Cook County black population falls by 12,000 from 2015-2016
Cook County has lost nearly 50,000 black residents since the 2010 census, and the rate is accelerating.
Cook County is home to two-thirds of all black residents in Illinois. And Cook County’s black population is shrinking because the county is losing more black residents than any other county in the nation. The total black population of Cook County fell by 12,013 people from July 2015 to July 2016, according to data released June 22 by the United States Census Bureau.
Black flight from Cook County and from Illinois occurs against the backdrop of the nation’s highest black unemployment rate.
One in 4 Cook County residents are black. However, more than half of Cook’s total population decline on the year (21,324 people) came from a loss of black population.
Cook County’s black population has been in long-term decline, dropping by 117,618 from the 2000 census to the 2010 census. And Cook has lost another 50,000 black residents since the 2010 census, with accelerating losses of black residents nearly every year.
Cook’s black population is estimated to have fallen to 1,261,201 in July 2016 from 1,310,833 in July 2010.
Illinois is home to the nation’s highest black unemployment rate, making a lack of jobs and high crime rates likely culprits in black flight. And according to the Rev. Corey Brooks, the pastor of a church on the South Side of Chicago, the two issues are related. “(Violence) is about economics. People can’t eat. People can’t sustain their families,” Brooks told the Chicago Tribune.
Better job creation in economically depressed areas would help reduce the incentive for drug-related violence. But the nation’s highest black unemployment rate leaves too many young black men and women with few options to feed their families.
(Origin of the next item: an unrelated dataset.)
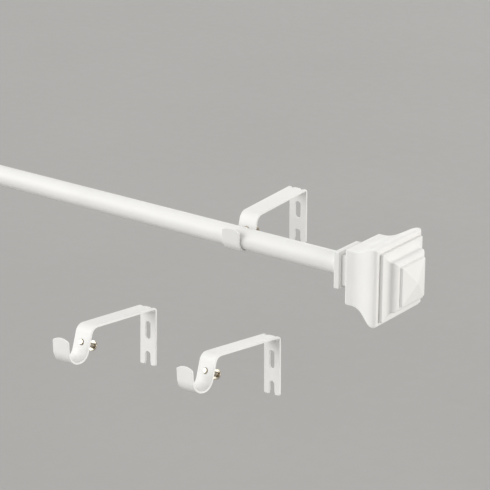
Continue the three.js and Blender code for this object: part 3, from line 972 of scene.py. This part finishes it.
def add_floor():
    middle_x = (cad_bounds[0][0] + cad_bounds[1][0]) / 2
    height = cad_bounds[0][2] - FLOOR_DROP
    reach = FLOOR_REACH / MM
    corners = [(x, y, 0) for x in (-reach, reach) for y in (-reach, reach)]
    floor = new_object("floor", corners, [(0, 2, 3, 1)])
    floor.location = (middle_x, 0, height)
    floor.data.materials.append(floor_paper("floor_paper"))


def add_panel(name, direction, size, power, color):
    """A soft panel light that faces the object from a direction."""
    light = bpy.data.lights.new(name, "AREA")
    light.shape = "RECTANGLE"
    light.size, light.size_y = size
    light.energy = power
    light.color = color
    aim = Vector(direction).normalized()
    obj = bpy.data.objects.new(name, light)
    obj.location = PANEL_TARGET + aim * PANEL_DISTANCE
    obj.rotation_euler = aim.to_track_quat("Z", "Y").to_euler()
    bpy.context.scene.collection.objects.link(obj)


def add_light():
    world = bpy.data.worlds.new("studio")
    world.use_nodes = True
    background = world.node_tree.nodes["Background"]
    background.inputs["Color"].default_value = (1.0, 0.992, 0.98, 1)
    background.inputs["Strength"].default_value = 0.56
    bpy.context.scene.world = world
    add_panel("left_panel", (-0.72, -0.62, 0.34), (7.5, 5.9), 535, (0.985, 0.99, 1))
    add_panel("right_panel", (0.95, 0.1, 0.16), (6.4, 6.4), 500, (1, 0.985, 0.965))
    add_panel("top_panel", (0.1, 0.1, 1), (8, 8), 60, (1, 1, 1))
    add_panel("back_panel", (-0.25, 0.95, 0.15), (6.4, 4.8), 180, (1, 0.99, 0.98))


def add_camera():
    camera = bpy.data.cameras.new("camera")
    camera.lens = CAMERA_LENS
    camera.sensor_width = 36
    camera.shift_x, camera.shift_y = CAMERA_SHIFT
    camera.clip_start = 0.05
    camera.clip_end = 50
    obj = bpy.data.objects.new("camera", camera)
    obj.location = CAMERA_PLACE
    obj.rotation_euler = (math.radians(90 - CAMERA_ELEVATION), 0, math.radians(CAMERA_AZIMUTH))
    bpy.context.scene.collection.objects.link(obj)
    bpy.context.scene.camera = obj


add_floor()
add_light()
add_camera()
bpy.context.scene.view_settings.view_transform = "Standard"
The housing market in the predominantly black neighborhoods of Cook County is also in severe trouble. A reported 28 percent of all homes in southern Cook County are seriously underwater on their mortgages, meaning that homeowners owe significantly more on their mortgages than the homes are actually worth.
Depopulation and crushing property taxes are destroying black homeownership and bleeding the equity out of homes in black neighborhoods.
A recent investigation by the Chicago Tribune suggests that properties in many lower-income Cook County neighborhoods, many of which are predominantly black, are systematically overassessed by the Cook County’s assessor’s office, relative to properties in other parts of the county. If this is true, then the Cook County property tax system likely contributes to further black flight and deterioration of black home values.
Illinois’ black community acutely needs what the rest of the state needs: property tax relief, better education opportunities and far more job creation.
Property tax relief can only be achieved by dramatically reforming local spending drivers, such as by changing the rules for government union contracts, consolidating units of government and repealing cost drivers such as Illinois’ prevailing wage law.
Black communities need better schools that spend resources in the classroom instead of on bureaucracies and pension debts. School choice would benefit black children by allowing their parents to opt out of failing schools and opt into schools that can provide better opportunities for college and professional success.
There also needs to be more pathways to prosperity for students who do not go to college.
Black young adults who graduate from failing high schools will likely not be helped by Cook County’s rising minimum wage requirements, given that many economists have found overwhelming evidence that high minimum wage rates keep low-skilled and minority workers out of starter jobs.
Prevailing wage law repeal would also likely help with blue-collar job creation in black communities. The law has a history rooted in racial discrimination and still blocks many black workers from higher pay and good construction jobs.
Black Illinoisans face other barriers to job opportunities in Illinois’ criminal justice system and occupational licensing regulations, too. Nearly 60 percent of Illinois’ prison population is black, meaning that barriers that make it harder for ex-offenders to obtain employment can be especially harmful for black residents.
Cook County’s black flight isn’t entirely a result of policy failures, but that doesn’t mean political leaders should fail to act on items they can improve. Lawmakers in Springfield and in Cook County should focus on solutions to solve the nation’s highest black unemployment rate and reverse the nation’s worst black flight.